Master Of Minimalist Funk

The versatile Kaspar Rast was born in Zurich, Switzerland in 1972, and has been playing drums since he was six years old. Rast trained at the famed JMS school in Zurich and at the Drummers Collective in New York City. His list of concerts and tours covers Europe, America, and South Africa. Playing drums and percussion, he’s worked in exceptionally diverse musical formations and projects, both in performance and in the studio.
    Rast’s most visible international project to date is with his long-time friend and collaborator, keyboardist/composer Nik Bärtsch’s band Ronin (www.nikbaertsch.com). The group just released its fourth album, Stoa, on the venerated ECM label.
    Ronin’s music is characterized by complex, interlocking patterns, modular constructions, repetitive motifs, and polymetric pulses. Bärtsch has described the music as “Zen funk.” (Imagine James Brown jamming with Steve Reich.) Explains Rast, “Ronin sometimes works with emptiness, trying to create a musical haiku, if you will. This energy interplay is an important part of the group.

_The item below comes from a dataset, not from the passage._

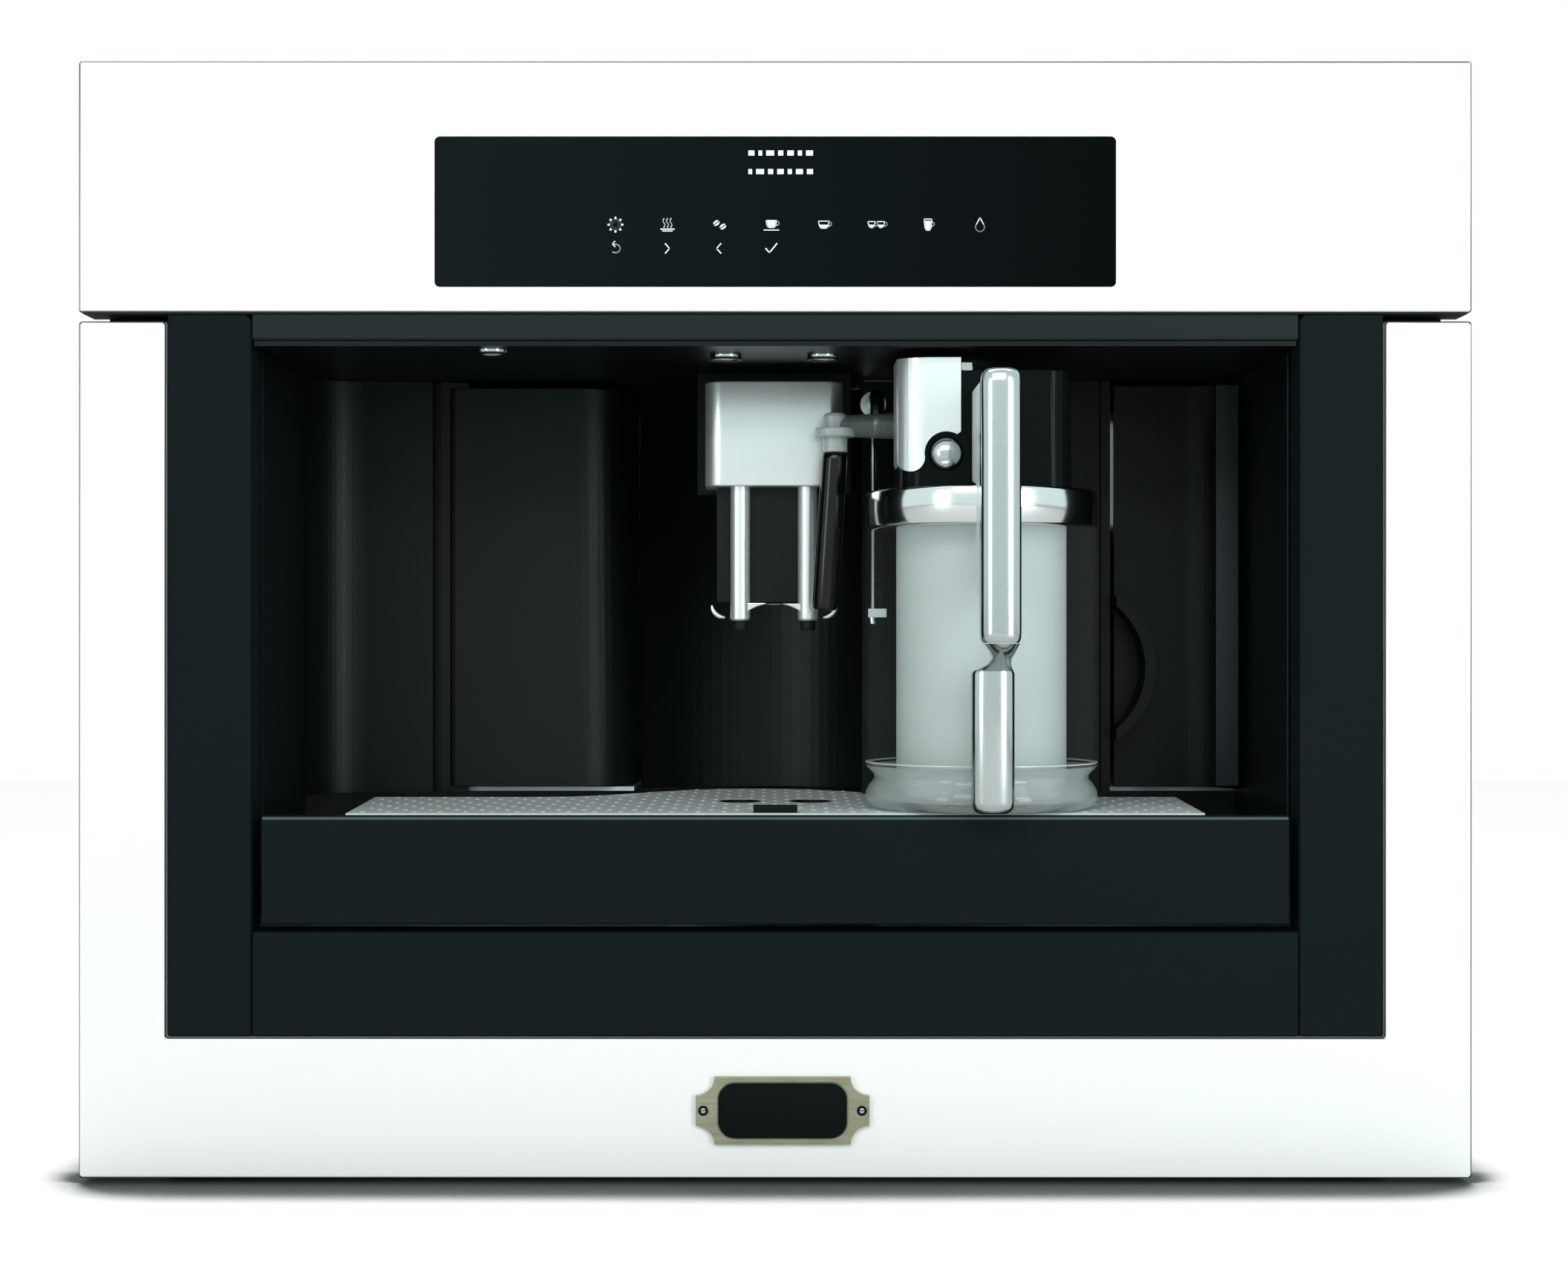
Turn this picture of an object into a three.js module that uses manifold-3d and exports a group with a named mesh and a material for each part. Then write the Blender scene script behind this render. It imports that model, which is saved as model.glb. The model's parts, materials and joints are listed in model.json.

    “When playing with Ronin,” Rast continues, “one of the challenging things is that, due to all of the interlocking patterns, we have to be super tight from the first second on, otherwise it can’t groove. It’s almost a rhythmic balancing act, because the whole band is the groove. Ronin thinks differently. Sometimes we describe ourselves as a musical biosystem, because everything is so interrelated.”
    On the group’s previous album, Live, one of Rast’s characteristic sounds is his cutting-edge snare drum’s “poingk.” “With Ronin, I can do so many things just focusing on my bass drum, hi-hat, and snare drum; the possibilities are infinite. I’ll use the toms and cymbals to signal transitions. You may have a large vocabulary, but you may not want to use all those words all the time.”